Exercise goal: Repeat exactly the lines from the one containing "jack_screws()" through the one containing "bpy.data.objects.remove(obj)", both lines included, please, without any other lines.
BEGIN Source material
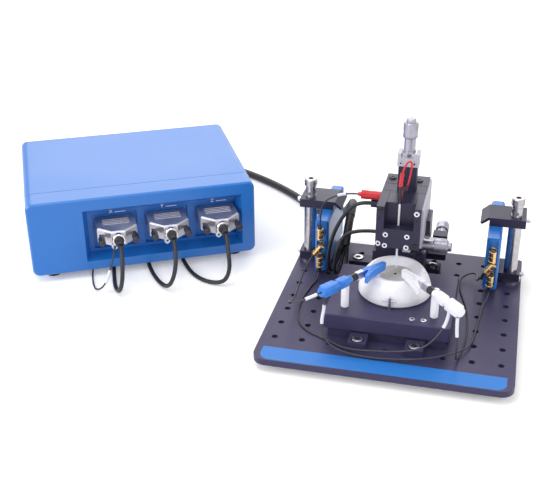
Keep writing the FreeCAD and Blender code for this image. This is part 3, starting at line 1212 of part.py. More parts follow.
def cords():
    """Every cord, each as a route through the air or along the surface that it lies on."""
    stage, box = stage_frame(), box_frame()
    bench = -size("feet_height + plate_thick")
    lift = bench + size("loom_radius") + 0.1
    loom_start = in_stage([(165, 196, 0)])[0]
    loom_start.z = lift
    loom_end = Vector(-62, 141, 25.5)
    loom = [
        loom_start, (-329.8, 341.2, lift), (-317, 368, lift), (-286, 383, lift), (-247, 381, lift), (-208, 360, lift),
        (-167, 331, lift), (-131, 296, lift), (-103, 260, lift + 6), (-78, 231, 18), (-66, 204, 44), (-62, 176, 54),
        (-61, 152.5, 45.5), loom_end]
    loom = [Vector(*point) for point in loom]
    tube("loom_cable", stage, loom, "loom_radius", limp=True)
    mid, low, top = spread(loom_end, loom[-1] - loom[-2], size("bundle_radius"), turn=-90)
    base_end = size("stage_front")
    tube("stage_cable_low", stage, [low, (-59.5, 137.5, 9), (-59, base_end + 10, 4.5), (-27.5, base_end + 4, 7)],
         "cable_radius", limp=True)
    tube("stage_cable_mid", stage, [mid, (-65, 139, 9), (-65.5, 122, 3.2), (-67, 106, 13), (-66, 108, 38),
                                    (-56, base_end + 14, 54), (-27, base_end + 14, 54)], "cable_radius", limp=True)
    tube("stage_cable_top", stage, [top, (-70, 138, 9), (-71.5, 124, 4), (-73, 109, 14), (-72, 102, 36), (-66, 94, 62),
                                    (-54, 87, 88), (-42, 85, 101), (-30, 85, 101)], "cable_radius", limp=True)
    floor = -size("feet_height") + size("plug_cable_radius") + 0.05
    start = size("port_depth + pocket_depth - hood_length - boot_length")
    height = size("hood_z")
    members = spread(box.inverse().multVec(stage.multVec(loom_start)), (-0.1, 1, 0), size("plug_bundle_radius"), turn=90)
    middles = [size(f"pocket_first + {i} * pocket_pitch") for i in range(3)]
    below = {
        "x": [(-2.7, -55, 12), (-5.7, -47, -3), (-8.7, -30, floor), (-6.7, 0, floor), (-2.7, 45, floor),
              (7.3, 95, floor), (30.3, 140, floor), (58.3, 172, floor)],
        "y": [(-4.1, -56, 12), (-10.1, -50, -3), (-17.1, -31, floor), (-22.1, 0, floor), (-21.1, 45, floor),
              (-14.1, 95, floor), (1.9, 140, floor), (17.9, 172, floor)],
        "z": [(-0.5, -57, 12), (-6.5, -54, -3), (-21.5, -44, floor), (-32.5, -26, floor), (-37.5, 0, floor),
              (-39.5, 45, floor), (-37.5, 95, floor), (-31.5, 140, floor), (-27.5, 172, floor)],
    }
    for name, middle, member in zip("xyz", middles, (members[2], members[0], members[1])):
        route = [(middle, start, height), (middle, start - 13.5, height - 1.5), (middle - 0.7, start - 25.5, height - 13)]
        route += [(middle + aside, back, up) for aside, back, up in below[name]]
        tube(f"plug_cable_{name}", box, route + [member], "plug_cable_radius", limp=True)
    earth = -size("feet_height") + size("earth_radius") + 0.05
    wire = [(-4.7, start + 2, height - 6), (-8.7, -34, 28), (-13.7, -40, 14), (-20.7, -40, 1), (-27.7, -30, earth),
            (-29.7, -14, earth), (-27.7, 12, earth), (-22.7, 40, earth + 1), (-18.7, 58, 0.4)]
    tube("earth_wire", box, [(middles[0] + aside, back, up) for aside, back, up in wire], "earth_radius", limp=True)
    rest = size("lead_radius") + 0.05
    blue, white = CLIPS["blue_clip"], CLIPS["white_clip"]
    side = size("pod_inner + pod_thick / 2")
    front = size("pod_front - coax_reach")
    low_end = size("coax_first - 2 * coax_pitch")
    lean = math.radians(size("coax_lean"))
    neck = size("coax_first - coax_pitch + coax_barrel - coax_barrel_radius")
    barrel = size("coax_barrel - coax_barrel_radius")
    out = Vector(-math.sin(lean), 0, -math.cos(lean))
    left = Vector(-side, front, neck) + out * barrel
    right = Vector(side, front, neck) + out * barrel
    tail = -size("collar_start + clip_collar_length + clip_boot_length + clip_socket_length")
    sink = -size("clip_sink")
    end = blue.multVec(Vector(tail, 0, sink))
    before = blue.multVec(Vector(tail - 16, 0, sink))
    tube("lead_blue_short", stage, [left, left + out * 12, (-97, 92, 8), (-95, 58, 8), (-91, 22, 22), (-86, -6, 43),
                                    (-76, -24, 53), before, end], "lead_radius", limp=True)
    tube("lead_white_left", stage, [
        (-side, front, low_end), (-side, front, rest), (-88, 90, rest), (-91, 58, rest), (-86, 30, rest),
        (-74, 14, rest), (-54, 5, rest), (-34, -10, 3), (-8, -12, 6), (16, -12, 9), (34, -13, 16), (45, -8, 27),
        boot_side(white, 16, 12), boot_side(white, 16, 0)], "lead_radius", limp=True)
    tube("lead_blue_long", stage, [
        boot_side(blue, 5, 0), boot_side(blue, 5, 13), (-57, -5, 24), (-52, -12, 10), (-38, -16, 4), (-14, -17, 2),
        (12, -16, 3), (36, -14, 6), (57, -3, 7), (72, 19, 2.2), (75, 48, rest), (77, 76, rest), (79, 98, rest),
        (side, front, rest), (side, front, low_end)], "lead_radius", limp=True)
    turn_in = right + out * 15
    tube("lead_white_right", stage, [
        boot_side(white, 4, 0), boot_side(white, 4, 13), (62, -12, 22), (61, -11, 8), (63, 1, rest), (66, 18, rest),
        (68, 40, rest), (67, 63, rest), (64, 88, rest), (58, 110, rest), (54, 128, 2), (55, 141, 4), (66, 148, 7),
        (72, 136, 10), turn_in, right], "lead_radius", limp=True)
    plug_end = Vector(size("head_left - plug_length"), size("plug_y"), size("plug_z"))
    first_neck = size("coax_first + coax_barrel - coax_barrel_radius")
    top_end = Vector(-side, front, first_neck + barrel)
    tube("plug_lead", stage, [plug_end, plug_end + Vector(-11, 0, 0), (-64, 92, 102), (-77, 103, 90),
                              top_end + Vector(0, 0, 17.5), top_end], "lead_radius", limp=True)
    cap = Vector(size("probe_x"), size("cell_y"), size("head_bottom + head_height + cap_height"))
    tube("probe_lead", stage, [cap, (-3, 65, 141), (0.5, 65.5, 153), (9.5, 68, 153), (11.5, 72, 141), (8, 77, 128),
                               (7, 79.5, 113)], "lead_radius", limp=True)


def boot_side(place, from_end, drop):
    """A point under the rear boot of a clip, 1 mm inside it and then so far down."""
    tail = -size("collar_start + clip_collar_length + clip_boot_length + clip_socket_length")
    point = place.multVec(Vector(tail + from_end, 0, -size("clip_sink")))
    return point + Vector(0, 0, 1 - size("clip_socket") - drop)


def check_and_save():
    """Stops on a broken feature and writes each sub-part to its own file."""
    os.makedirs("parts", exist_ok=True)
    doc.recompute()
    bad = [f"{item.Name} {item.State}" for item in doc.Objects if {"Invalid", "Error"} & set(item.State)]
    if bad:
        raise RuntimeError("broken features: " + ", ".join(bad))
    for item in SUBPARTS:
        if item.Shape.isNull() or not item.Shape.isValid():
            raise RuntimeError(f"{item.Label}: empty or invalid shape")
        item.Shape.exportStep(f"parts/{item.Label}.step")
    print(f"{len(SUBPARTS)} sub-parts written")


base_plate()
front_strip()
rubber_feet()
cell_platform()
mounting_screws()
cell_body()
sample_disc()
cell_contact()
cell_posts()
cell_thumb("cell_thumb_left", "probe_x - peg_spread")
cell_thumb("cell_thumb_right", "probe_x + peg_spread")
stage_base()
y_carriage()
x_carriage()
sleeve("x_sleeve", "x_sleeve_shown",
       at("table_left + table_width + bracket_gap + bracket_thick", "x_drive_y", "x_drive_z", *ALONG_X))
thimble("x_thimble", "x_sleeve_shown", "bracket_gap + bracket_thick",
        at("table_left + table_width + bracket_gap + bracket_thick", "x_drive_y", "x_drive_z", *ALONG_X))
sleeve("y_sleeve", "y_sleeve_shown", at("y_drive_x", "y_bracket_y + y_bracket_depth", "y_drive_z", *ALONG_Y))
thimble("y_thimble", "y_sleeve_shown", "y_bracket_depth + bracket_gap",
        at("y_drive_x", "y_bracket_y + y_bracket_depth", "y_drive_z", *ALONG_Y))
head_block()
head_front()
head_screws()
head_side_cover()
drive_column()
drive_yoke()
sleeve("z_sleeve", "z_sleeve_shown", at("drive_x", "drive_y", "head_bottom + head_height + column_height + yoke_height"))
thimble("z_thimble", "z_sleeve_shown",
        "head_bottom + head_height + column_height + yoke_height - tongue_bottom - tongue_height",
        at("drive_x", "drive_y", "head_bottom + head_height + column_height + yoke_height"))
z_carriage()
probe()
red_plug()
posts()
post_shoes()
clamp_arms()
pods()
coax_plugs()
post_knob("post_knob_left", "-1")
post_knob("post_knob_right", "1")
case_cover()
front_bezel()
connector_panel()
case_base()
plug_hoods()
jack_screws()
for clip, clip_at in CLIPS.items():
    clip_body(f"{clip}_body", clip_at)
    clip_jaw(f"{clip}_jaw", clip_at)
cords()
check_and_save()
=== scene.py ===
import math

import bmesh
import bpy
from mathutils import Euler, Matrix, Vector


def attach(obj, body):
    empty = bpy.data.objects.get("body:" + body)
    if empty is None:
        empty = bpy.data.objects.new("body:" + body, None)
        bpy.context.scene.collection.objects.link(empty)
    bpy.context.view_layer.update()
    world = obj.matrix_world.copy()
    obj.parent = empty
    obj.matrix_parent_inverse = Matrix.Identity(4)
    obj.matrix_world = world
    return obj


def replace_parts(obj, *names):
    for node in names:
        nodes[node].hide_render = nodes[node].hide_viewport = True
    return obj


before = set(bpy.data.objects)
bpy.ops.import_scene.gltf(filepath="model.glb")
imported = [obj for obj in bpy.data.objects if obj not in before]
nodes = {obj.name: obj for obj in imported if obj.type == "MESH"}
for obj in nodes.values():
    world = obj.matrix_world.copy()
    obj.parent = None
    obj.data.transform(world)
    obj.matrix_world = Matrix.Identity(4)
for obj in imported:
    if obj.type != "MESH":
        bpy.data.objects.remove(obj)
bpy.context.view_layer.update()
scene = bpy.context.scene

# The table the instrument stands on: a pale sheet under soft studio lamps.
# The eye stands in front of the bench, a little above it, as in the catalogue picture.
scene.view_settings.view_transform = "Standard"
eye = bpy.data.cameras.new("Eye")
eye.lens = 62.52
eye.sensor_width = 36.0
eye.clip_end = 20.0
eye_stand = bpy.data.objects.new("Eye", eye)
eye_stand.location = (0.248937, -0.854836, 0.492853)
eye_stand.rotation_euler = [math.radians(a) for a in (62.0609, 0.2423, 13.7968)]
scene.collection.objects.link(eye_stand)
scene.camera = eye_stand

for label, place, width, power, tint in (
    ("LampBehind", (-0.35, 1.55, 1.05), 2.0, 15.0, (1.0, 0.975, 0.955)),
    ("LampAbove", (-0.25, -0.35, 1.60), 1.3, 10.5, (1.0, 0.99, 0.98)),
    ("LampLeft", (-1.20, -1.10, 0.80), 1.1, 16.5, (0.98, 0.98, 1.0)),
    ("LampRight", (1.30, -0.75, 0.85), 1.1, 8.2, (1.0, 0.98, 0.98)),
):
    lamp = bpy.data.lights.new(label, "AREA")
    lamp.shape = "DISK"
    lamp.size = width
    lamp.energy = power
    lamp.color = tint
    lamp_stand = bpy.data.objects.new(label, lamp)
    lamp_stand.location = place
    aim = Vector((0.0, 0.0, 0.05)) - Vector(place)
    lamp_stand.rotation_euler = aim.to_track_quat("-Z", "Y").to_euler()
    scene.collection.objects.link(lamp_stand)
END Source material
BEGIN Source material
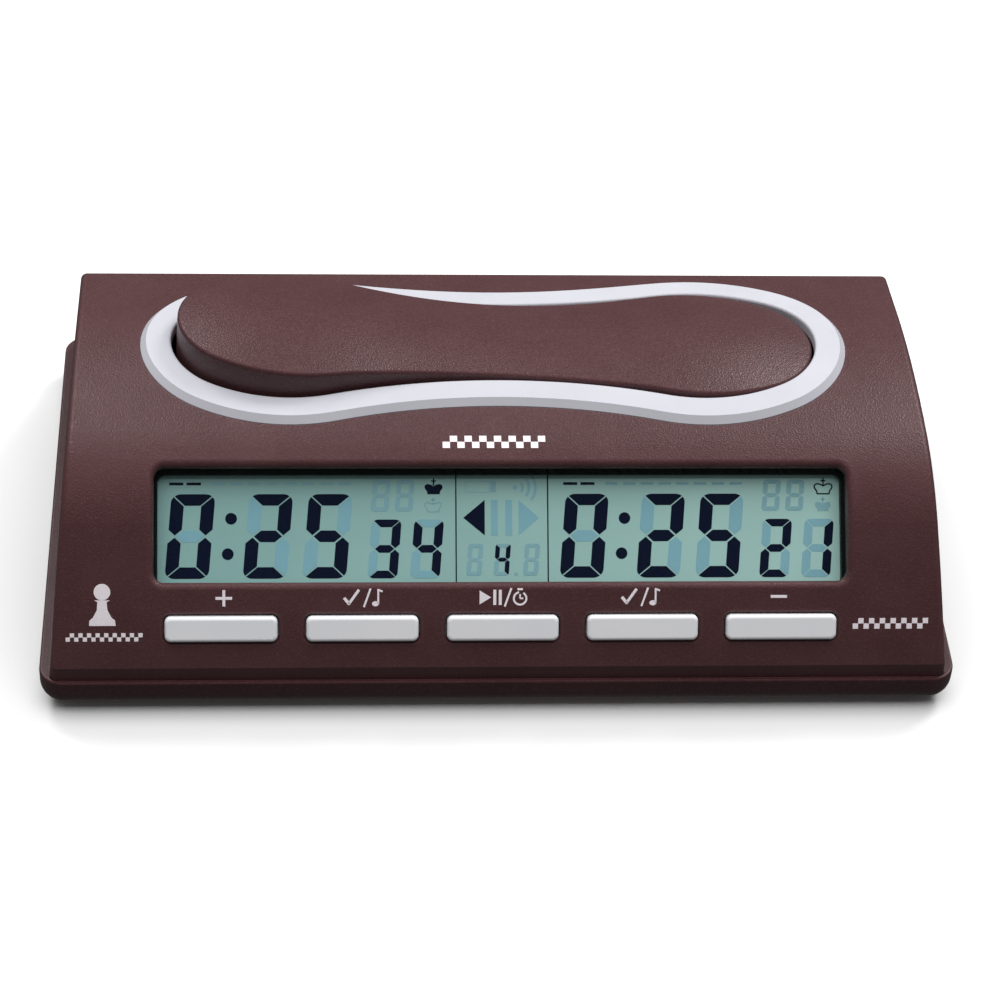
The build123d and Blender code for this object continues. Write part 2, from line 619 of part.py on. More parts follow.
END Source material
The solution:
jack_screws()
for clip, clip_at in CLIPS.items():
    clip_body(f"{clip}_body", clip_at)
    clip_jaw(f"{clip}_jaw", clip_at)
cords()
check_and_save()
=== scene.py ===
import math

import bmesh
import bpy
from mathutils import Euler, Matrix, Vector


def attach(obj, body):
    empty = bpy.data.objects.get("body:" + body)
    if empty is None:
        empty = bpy.data.objects.new("body:" + body, None)
        bpy.context.scene.collection.objects.link(empty)
    bpy.context.view_layer.update()
    world = obj.matrix_world.copy()
    obj.parent = empty
    obj.matrix_parent_inverse = Matrix.Identity(4)
    obj.matrix_world = world
    return obj


def replace_parts(obj, *names):
    for node in names:
        nodes[node].hide_render = nodes[node].hide_viewport = True
    return obj


before = set(bpy.data.objects)
bpy.ops.import_scene.gltf(filepath="model.glb")
imported = [obj for obj in bpy.data.objects if obj not in before]
nodes = {obj.name: obj for obj in imported if obj.type == "MESH"}
for obj in nodes.values():
    world = obj.matrix_world.copy()
    obj.parent = None
    obj.data.transform(world)
    obj.matrix_world = Matrix.Identity(4)
for obj in imported:
    if obj.type != "MESH":
        bpy.data.objects.remove(obj)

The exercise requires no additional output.